Vietnamese journalist and activist Nguyen Lan Thang Wednesday goes to trial on charges of “conducting anti-state propaganda,” after being arrested July 5, 2022 for his reporting on protests and human rights violations. Should he be found guilty, Nguyen faces up to 12 years in prison.
Nguyen, who contributed to US government-funded Radio Free Asia as well as his own personal YouTube and Facebook pages, was charged in relation to 12 “anti-state” videos Nguyen had posted on his social media accounts. Nguyen also had a long history of peaceful activism, protesting against the expansion of Chinese influence, land confiscation, and the erosion of civil liberties in Vietnam. Vietnamese authorities previously subjected Nguyen to arbitrary detentions, travel bans and harassment prior to this incident.
Vietnamese authorities arrested Nguyen under Article 117 of the 2015 Criminal Code, which prohibits “making, storing, distributing, or disseminating information, documents, and items against the State.” Opponents of Article 117 argue that it has been used to suppress legitimate dissent and has resulted in the wrongful imprisonment of journalists, bloggers and activists.
Nguyen’s trial will be held in a closed-court session, with only his wife and lawyer able to attend. Authorities only permitted Nguyen to meet with his lawyer on February 16, over seven months after his initial detention.
Amnesty International Deputy Regional Director for Campaigns Ming Yu Hah declared:
Nguyen Lan Thang’s trial shows that the Vietnamese authorities are silencing those producing content deemed ‘unfavourable’ as they seek to ensure subservience to the state. His lack of adequate access to a lawyer and family visits are a further stain on a deeply flawed and unfair trial.

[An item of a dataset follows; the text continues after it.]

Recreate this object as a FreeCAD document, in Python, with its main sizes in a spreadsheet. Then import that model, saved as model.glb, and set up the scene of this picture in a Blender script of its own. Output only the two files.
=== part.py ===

Human rights groups including Amnesty International, Human Rights Watch and the Committee to Protect Journalists have called on Vietnamese authorities to immediately and unconditionally release Nguyen, and to drop all pending charges against him. Ten human rights organizations sent an open letter to Vietnamese officials on Tuesday, calling for “the right to fair trial [to be] respected and that members of the public, the press, the United Nations, and the diplomatic community be allowed to monitor the proceedings.”